**Provided data:**
>> start

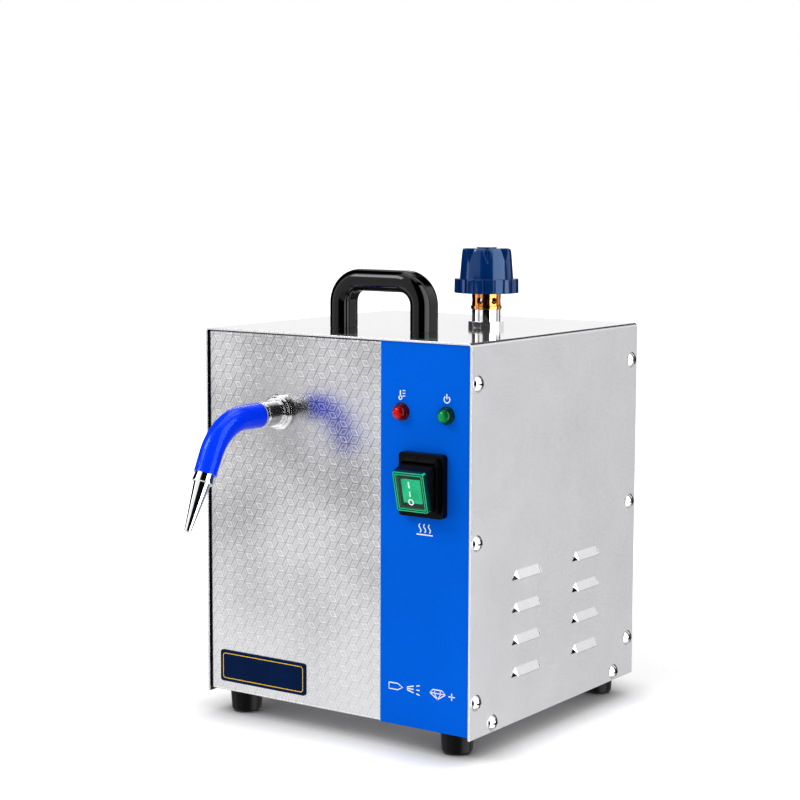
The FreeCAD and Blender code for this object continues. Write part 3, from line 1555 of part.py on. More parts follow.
def solenoid_nut():
    low = valve_top + guide_flange_height + coil_height
    return ring_nut(6, coil_nut_flats, coil_nut_height, guide_radius,
                    point(spout_x, valve_y, low), ALONG_Z)


drain_end_y = case_depth + drain_reach
drain_ball_y = rear_y + drain_hex_length + drain_body_radius
drain_gland_top = drain_z + drain_body_radius + drain_gland_height


def drain_pipe():
    start = boiler_y + boiler_radius + drain_boss_length - pipe_bite
    end = rear_inside_y - drain_shank_inside + pipe_bite
    return rod(drain_pipe_radius, end - start, point(boiler_x, start, drain_z), ALONG_Y).cut(
        rod(drain_pipe_radius - drain_pipe_wall, end - start, point(boiler_x, start, drain_z), ALONG_Y))


def drain_valve():
    """The body of the drain cock: shank through the panel, hexagon, ball chamber and outlet."""
    inner = rear_inside_y - drain_shank_inside
    shank = rod(drain_shank_radius, rear_y - inner, point(boiler_x, inner, drain_z), ALONG_Y)
    hexagon = prism(6, drain_hex_flats, drain_hex_length, point(boiler_x, rear_y, drain_z), ALONG_Y)
    body = rod(drain_body_radius, 2 * drain_body_radius,
               point(boiler_x, rear_y + drain_hex_length, drain_z), ALONG_Y)
    outlet_start = rear_y + drain_hex_length + 2 * drain_body_radius
    outlet = turned([(0, 0), (drain_spout_radius, 0),
                     (drain_spout_radius, drain_end_y - outlet_start), (0, drain_end_y - outlet_start)],
                    point(boiler_x, outlet_start, drain_z), ALONG_Y)
    gland = rod(drain_gland_radius, drain_body_radius + drain_gland_height,
                point(boiler_x, drain_ball_y, drain_z), ALONG_Z)
    bores = [
        rod(drain_pipe_radius, pipe_bite, point(boiler_x, inner, drain_z), ALONG_Y),
        rod(drain_ball_bore, drain_end_y - inner, point(boiler_x, inner, drain_z), ALONG_Y),
        Part.makeSphere(drain_ball_radius + drain_ball_gap, point(boiler_x, drain_ball_y, drain_z)),
        rod(drain_stem_radius + drain_stem_gap, drain_gland_top - drain_z,
            point(boiler_x, drain_ball_y, drain_z), ALONG_Z),
    ]
    return shank.fuse([hexagon, body, outlet, gland]).cut(bores)


def drain_nut():
    return ring_nut(6, drain_nut_flats, drain_nut_height, drain_shank_radius,
                    point(boiler_x, rear_inside_y, drain_z), TO_FRONT)


def drain_ball():
    """The ball with its cross bore, shut at rest, and its stem up through the gland."""
    centre = point(boiler_x, drain_ball_y, drain_z)
    ball = Part.makeSphere(drain_ball_radius, centre)
    bore = rod(drain_ball_bore, 2 * drain_ball_radius,
               point(boiler_x - drain_ball_radius, drain_ball_y, drain_z), ALONG_X)
    top = drain_gland_top + lever_thickness + lever_nut_height + sheet_gap
    stem = rod(drain_stem_radius, top - drain_z - drain_ball_bore - overcut,
               point(boiler_x, drain_ball_y, drain_z + drain_ball_bore + overcut), ALONG_Z)
    return ball.cut(bore).fuse(stem)


def drain_lever():
    """The flat lever, cranked up past the body, with its grip end rounded."""
    low = drain_gland_top + sheet_gap
    hub = rod(lever_width / 2, lever_thickness, point(boiler_x, drain_ball_y, low), ALONG_Z)
    knee = boiler_x + drain_body_radius
    high = low + lever_crank
    end = boiler_x + lever_length - lever_width / 2
    ys = centred(drain_ball_y, lever_width)
    arm = block((boiler_x, knee), ys, (low, low + lever_thickness))
    outline = [(knee, low), (knee + lever_crank, high), (end, high), (end, high + lever_thickness),
               (knee + lever_crank - lever_thickness / 2, high + lever_thickness),
               (knee - lever_thickness / 2, low + lever_thickness)]
    corners = [point(x, ys[0], z) for x, z in outline]
    crank = Part.Face(Part.makePolygon(corners + corners[:1])).extrude(point(0, lever_width, 0))
    tip = rod(lever_width / 2, lever_thickness, point(end, drain_ball_y, high), ALONG_Z)
    bore = rod(drain_stem_radius, lever_thickness, point(boiler_x, drain_ball_y, low), ALONG_Z)
    return joined([hub, arm, crank, tip]).cut(bore)


def lever_nut():
    return ring_nut(6, lever_nut_flats, lever_nut_height, drain_stem_radius,
                    point(boiler_x, drain_ball_y, drain_gland_top + sheet_gap + lever_thickness), ALONG_Z)


socket_z = inlet_z - socket_drop
drawer_z = inlet_z + drawer_lift
inlet_face_y = rear_y + inlet_flange_thickness


def mains_inlet():
    """The inlet's moulding: flange, body, plug well and a slot for the fuse drawer."""
    flange = plate(centred(inlet_x, inlet_flange_width), (rear_y, inlet_face_y),
                   centred(inlet_z, inlet_flange_height), inlet_corner)
    body = block(centred(inlet_x, inlet_body_width), (rear_y - inlet_body_depth, rear_y),
                 centred(inlet_z, inlet_body_height))
    well = block(centred(inlet_x, socket_width), (inlet_face_y - socket_depth, inlet_face_y + overcut),
                 centred(socket_z, socket_height))
    well = rounded_edges(well, inlet_corner, ALONG_Y, lambda middle: middle.z > socket_z)
    slot = block(centred(inlet_x, drawer_width + 2 * drawer_gap),
                 (inlet_face_y - drawer_depth - drawer_gap, inlet_face_y + overcut),
                 centred(drawer_z, drawer_height + 2 * drawer_gap))
    cutters = [well, slot]
    for side in (-1, 1):
        cutters.append(rod(inlet_screw_radius + screw_hole_gap, inlet_flange_thickness,
                           point(inlet_x + side * inlet_screw_spacing / 2, rear_y, inlet_z), ALONG_Y))
    for x, z in inlet_pin_places():
        cutters.append(inlet_pin(x, z))
    return flange.fuse(body).cut(cutters)


def inlet_pin_places():
    return [(inlet_x, socket_z + pin_offset), (inlet_x - pin_spacing, socket_z - pin_offset),
            (inlet_x + pin_spacing, socket_z - pin_offset)]


def inlet_pin(x, z):
    floor = inlet_face_y - socket_depth
    return block(centred(x, pin_thickness), (rear_y - inlet_body_depth - blade_length,
                                             floor + pin_length), centred(z, pin_width))


def inlet_pins():
    return [inlet_pin(x, z) for x, z in inlet_pin_places()]


def inlet_screws():
    return [domed_screw(inlet_screw_head_radius, inlet_screw_head_height, inlet_screw_radius,
                        inlet_screw_length,
                        point(inlet_x + side * inlet_screw_spacing / 2, inlet_face_y, inlet_z), TO_FRONT)
            for side in (-1, 1)]


def fuse_drawer():
    """The drawer, open on top for its fuse, with a finger lip on its face."""
    low = inlet_face_y - drawer_depth
    body = block(centred(inlet_x, drawer_width), (low, inlet_face_y), centred(drawer_z, drawer_height))
    face = block(centred(inlet_x, drawer_width + 4 * drawer_gap),
                 (inlet_face_y + sheet_gap, inlet_face_y + drawer_face + sheet_gap),
                 centred(drawer_z, drawer_height + 4 * drawer_gap))
    bridge = block(centred(inlet_x, drawer_width), (inlet_face_y, inlet_face_y + sheet_gap),
                   centred(drawer_z, drawer_height))
    room = block(centred(inlet_x, drawer_width - 2 * drawer_wall),
                 (low + drawer_wall, inlet_face_y - drawer_wall),
                 (drawer_z - drawer_height / 2 + drawer_wall, drawer_z + drawer_height / 2 + overcut))
    return body.fuse([bridge, face]).removeSplitter().cut(room)


def fuse():
    """The cartridge fuse that lies in the drawer."""
    length = drawer_width - 2 * drawer_wall - 2 * fuse_clearance
    y = inlet_face_y - drawer_depth / 2
    z = drawer_z - drawer_height / 2 + drawer_wall + fuse_radius
    return rod(fuse_radius, length, point(inlet_x - length / 2, y, z), ALONG_X)


def pedal_socket():
    """The round socket for the foot switch, with its nut inside the panel."""
    sleeve = turned([(0, -pedal_depth), (pedal_body_radius, -pedal_depth), (pedal_body_radius, 0),
                     (pedal_radius, 0), (pedal_radius, pedal_flange),
                     (pedal_body_radius, pedal_flange), (pedal_body_radius, pedal_reach),
                     (0, pedal_reach)], point(pedal_x, rear_y, pedal_z), ALONG_Y)
    well = rod(pedal_well_radius, pedal_well_depth,
               point(pedal_x, rear_y + pedal_reach - pedal_well_depth, pedal_z), ALONG_Y)
    pins = []
    for n in range(pedal_pins):
        angle = 2 * math.pi * n / pedal_pins
        pins.append(rod(pedal_pin_radius, pedal_pin_length,
                        point(pedal_x + pedal_pin_circle * math.cos(angle),
                              rear_y + pedal_reach - pedal_well_depth,
                              pedal_z + pedal_pin_circle * math.sin(angle)), ALONG_Y))
    return sleeve.cut(well).fuse(pins)


def pedal_nut():
    return ring_nut(6, pedal_nut_flats, pedal_nut_height, pedal_body_radius,
                    point(pedal_x, rear_inside_y, pedal_z), TO_FRONT)


def terminal_block():
    """A barrier strip on the floor of the case, with its clamp screws."""
    low = pan_top
    xs = centred(block_x, block_width)
    pieces = [block(xs, centred(block_y, block_length), (low, low + block_base_height))]
    step = (block_length - block_wall) / block_poles
    for n in range(block_poles + 1):
        y = block_y - block_length / 2 + n * step
        pieces.append(block(xs, (y, y + block_wall), (low, low + block_wall_height)))
    for n in range(block_poles):
        y = block_y - block_length / 2 + block_wall + n * step + (step - block_wall) / 2
        for side in (-1, 1):
            pieces.append(rod(block_screw_radius, block_screw_height,
                              point(block_x + side * block_width / 4, y, low + block_base_height), ALONG_Z))
    return joined(pieces)


def save(name, shapes):
    """Write one node, moved from the frame of the case to the table."""
    solids = []
    for shape in shapes if isinstance(shapes, list) else [shapes]:
        solids += shape.Solids
    group = Part.makeCompound([solid.copy() for solid in solids]) if len(solids) > 1 else solids[0].copy()
    group.translate(point(0, front_y, foot_height))
    group.exportStep("parts/" + name + ".step")


os.makedirs("parts", exist_ok=True)

save("cover_shell", cover_shell())
save("front_panel", front_panel())
save("rear_panel", rear_panel())
save("base_pan", base_pan())
save("control_stripe", control_stripe())
save("badge_plate", badge_plate())
save("cover_screws", cover_screws())
save("rubber_feet", rubber_feet())
save("foot_screws", foot_screws() + foot_nuts())
save("handle", handle())
save("handle_spacers", handle_spacers())
save("handle_screws", handle_screws())
save("switch_bezel", switch_bezel())
save("switch_housing", switch_housing())
save("rocker", rocker())
save("rocker_cap", rocker_cap())
save("rocker_window", rocker_window())
save("red_lamp_lens", lamp_lens(lamp_red_x))
save("green_lamp_lens", lamp_lens(lamp_green_x))
save("lamp_bodies", lamp_bodies())
save("spout_flange", spout_flange())
save("spout_union", spout_union())
save("panel_nuts", lamp_nuts() + [spout_locknut(), drain_nut(), pedal_nut()])
save("spout_pipe", spout_pipe())
save("spout_sleeve", spout_sleeve())
save("nozzle_collar", nozzle_collar())
save("nozzle_tip", nozzle_tip())
save("boiler_tank", boiler_tank())
save("boiler_stand", boiler_stand())
save("stand_bolts", stand_bolts())
save("filler_neck", filler_neck())
save("neck_nut", neck_nut())
save("cap_seal", cap_seal())
save("cap_stem", cap_stem())
save("cap_knob", cap_knob())
save("cap_disc", cap_disc())
save("relief_ball", relief_ball())
save("relief_spring", relief_spring())
save("relief_plug", relief_plug())
save("heater_plug", heater_plug())
save("heating_element", heating_element())
save("thermal_cutout", thermal_cutout())
save("pressure_switch", pressure_switch())
save("steam_pipes", steam_pipes())
save("pipe_nuts", pipe_nuts())
save("solenoid_body", solenoid_body())
save("solenoid_tube", solenoid_tube())
save("solenoid_plunger", solenoid_plunger())
save("solenoid_spring", solenoid_spring())
save("solenoid_coil", [solenoid_coil(), solenoid_nut()])
save("drain_pipe", drain_pipe())
save("drain_valve", drain_valve())
save("drain_ball", drain_ball())
save("drain_lever", [drain_lever(), lever_nut()])
save("mains_inlet", mains_inlet())
save("inlet_pins", inlet_pins())
save("inlet_screws", inlet_screws())
save("fuse_drawer", [fuse_drawer(), fuse()])
save("pedal_socket", pedal_socket())
save("terminal_block", terminal_block())
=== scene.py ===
import math

import bpy
from mathutils import Matrix, Vector


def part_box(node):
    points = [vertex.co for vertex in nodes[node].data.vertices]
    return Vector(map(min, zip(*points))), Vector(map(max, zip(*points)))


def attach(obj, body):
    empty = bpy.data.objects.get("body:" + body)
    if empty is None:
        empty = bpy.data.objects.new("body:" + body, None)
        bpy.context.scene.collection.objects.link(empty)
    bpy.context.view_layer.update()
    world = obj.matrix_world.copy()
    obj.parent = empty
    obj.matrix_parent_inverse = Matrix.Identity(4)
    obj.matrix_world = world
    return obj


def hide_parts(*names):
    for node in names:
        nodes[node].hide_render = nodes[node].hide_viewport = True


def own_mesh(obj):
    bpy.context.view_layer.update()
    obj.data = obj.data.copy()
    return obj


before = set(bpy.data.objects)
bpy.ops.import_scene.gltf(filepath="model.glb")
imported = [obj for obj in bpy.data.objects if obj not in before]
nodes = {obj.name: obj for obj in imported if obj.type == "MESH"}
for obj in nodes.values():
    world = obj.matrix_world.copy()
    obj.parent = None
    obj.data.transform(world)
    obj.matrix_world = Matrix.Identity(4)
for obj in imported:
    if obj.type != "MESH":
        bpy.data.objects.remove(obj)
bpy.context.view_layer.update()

# Places are written in millimetres from the case: x from its middle, y from its front edge, z from
# its lower edge.
MM = 0.001
cover_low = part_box("cover_shell")[0]


def at(x, y, z):
    """A place on the case, in metres in the frame."""
    return Vector((x * MM, cover_low.y + y * MM, cover_low.z + z * MM))


def case_box(name):
    """The lower and upper corner of a node's box, in millimetres on the case."""
    start = Vector((0, cover_low.y, cover_low.z))
    return [(corner - start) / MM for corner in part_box(name)]


# Shader helpers

def srgb(red, green, blue):
    """A colour as a picture shows it, from 0 to 255, as linear values."""
    values = []
    for value in (red, green, blue):
        value /= 255.0
        values.append(value / 12.92 if value <= 0.04045 else ((value + 0.055) / 1.055) ** 2.4)
    return (*values, 1.0)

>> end

**Stated problem:** Nothing but the lines from the one with "obj.parent = empty" through the end of the data above should be repeated, each exactly as it stands.

**Solution to this problem:**
    obj.parent = empty
    obj.matrix_parent_inverse = Matrix.Identity(4)
    obj.matrix_world = world
    return obj


def hide_parts(*names):
    for node in names:
        nodes[node].hide_render = nodes[node].hide_viewport = True


def own_mesh(obj):
    bpy.context.view_layer.update()
    obj.data = obj.data.copy()
    return obj


before = set(bpy.data.objects)
bpy.ops.import_scene.gltf(filepath="model.glb")
imported = [obj for obj in bpy.data.objects if obj not in before]
nodes = {obj.name: obj for obj in imported if obj.type == "MESH"}
for obj in nodes.values():
    world = obj.matrix_world.copy()
    obj.parent = None
    obj.data.transform(world)
    obj.matrix_world = Matrix.Identity(4)
for obj in imported:
    if obj.type != "MESH":
        bpy.data.objects.remove(obj)
bpy.context.view_layer.update()

# Places are written in millimetres from the case: x from its middle, y from its front edge, z from
# its lower edge.
MM = 0.001
cover_low = part_box("cover_shell")[0]


def at(x, y, z):
    """A place on the case, in metres in the frame."""
    return Vector((x * MM, cover_low.y + y * MM, cover_low.z + z * MM))


def case_box(name):
    """The lower and upper corner of a node's box, in millimetres on the case."""
    start = Vector((0, cover_low.y, cover_low.z))
    return [(corner - start) / MM for corner in part_box(name)]


# Shader helpers

def srgb(red, green, blue):
    """A colour as a picture shows it, from 0 to 255, as linear values."""
    values = []
    for value in (red, green, blue):
        value /= 255.0
        values.append(value / 12.92 if value <= 0.04045 else ((value + 0.055) / 1.055) ** 2.4)
    return (*values, 1.0)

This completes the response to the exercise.